** start of Data excerpt **
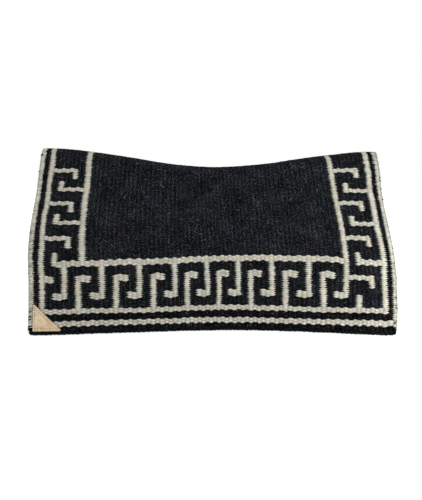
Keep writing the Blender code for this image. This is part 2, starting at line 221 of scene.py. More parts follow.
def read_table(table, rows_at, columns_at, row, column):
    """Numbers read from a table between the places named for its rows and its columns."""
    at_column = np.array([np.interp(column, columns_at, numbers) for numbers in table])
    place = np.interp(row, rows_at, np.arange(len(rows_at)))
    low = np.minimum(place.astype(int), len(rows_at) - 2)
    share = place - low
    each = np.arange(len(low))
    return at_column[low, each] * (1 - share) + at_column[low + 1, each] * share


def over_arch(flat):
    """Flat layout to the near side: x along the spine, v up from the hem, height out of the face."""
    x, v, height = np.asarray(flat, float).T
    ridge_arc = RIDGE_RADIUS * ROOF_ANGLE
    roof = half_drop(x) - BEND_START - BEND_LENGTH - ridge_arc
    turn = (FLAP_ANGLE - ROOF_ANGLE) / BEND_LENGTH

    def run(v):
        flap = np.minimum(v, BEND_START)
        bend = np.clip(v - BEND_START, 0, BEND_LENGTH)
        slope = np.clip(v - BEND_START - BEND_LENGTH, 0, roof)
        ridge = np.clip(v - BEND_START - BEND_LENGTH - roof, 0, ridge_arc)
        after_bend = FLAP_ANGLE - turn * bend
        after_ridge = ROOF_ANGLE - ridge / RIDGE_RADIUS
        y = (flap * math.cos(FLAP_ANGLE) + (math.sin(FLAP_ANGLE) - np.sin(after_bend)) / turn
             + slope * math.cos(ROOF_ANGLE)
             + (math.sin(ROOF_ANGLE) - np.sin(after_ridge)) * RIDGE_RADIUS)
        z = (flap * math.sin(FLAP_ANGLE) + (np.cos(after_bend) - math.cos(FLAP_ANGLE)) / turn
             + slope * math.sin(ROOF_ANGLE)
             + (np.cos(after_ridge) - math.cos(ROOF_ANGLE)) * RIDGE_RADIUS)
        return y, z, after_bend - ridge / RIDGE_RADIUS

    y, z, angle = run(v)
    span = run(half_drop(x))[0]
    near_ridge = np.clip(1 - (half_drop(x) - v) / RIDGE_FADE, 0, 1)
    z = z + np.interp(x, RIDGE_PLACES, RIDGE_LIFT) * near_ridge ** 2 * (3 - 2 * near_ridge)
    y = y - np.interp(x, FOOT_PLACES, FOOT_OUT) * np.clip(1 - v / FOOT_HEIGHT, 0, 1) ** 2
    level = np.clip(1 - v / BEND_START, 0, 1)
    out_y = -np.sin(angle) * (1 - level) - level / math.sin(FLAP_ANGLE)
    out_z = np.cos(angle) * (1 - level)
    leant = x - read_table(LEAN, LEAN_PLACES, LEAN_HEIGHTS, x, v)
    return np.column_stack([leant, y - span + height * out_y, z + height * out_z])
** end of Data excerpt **
• Instructions for the task: Please print exactly what appears from the first line of the data through the line with "return y, z, after_bend", including both of those lines and nothing past them.

• Written solution:
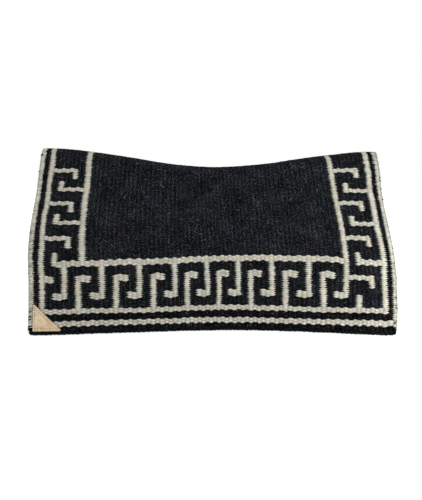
Keep writing the Blender code for this image. This is part 2, starting at line 221 of scene.py. More parts follow.
def read_table(table, rows_at, columns_at, row, column):
    """Numbers read from a table between the places named for its rows and its columns."""
    at_column = np.array([np.interp(column, columns_at, numbers) for numbers in table])
    place = np.interp(row, rows_at, np.arange(len(rows_at)))
    low = np.minimum(place.astype(int), len(rows_at) - 2)
    share = place - low
    each = np.arange(len(low))
    return at_column[low, each] * (1 - share) + at_column[low + 1, each] * share


def over_arch(flat):
    """Flat layout to the near side: x along the spine, v up from the hem, height out of the face."""
    x, v, height = np.asarray(flat, float).T
    ridge_arc = RIDGE_RADIUS * ROOF_ANGLE
    roof = half_drop(x) - BEND_START - BEND_LENGTH - ridge_arc
    turn = (FLAP_ANGLE - ROOF_ANGLE) / BEND_LENGTH

    def run(v):
        flap = np.minimum(v, BEND_START)
        bend = np.clip(v - BEND_START, 0, BEND_LENGTH)
        slope = np.clip(v - BEND_START - BEND_LENGTH, 0, roof)
        ridge = np.clip(v - BEND_START - BEND_LENGTH - roof, 0, ridge_arc)
        after_bend = FLAP_ANGLE - turn * bend
        after_ridge = ROOF_ANGLE - ridge / RIDGE_RADIUS
        y = (flap * math.cos(FLAP_ANGLE) + (math.sin(FLAP_ANGLE) - np.sin(after_bend)) / turn
             + slope * math.cos(ROOF_ANGLE)
             + (math.sin(ROOF_ANGLE) - np.sin(after_ridge)) * RIDGE_RADIUS)
        z = (flap * math.sin(FLAP_ANGLE) + (np.cos(after_bend) - math.cos(FLAP_ANGLE)) / turn
             + slope * math.sin(ROOF_ANGLE)
             + (np.cos(after_ridge) - math.cos(ROOF_ANGLE)) * RIDGE_RADIUS)
        return y, z, after_bend - ridge / RIDGE_RADIUS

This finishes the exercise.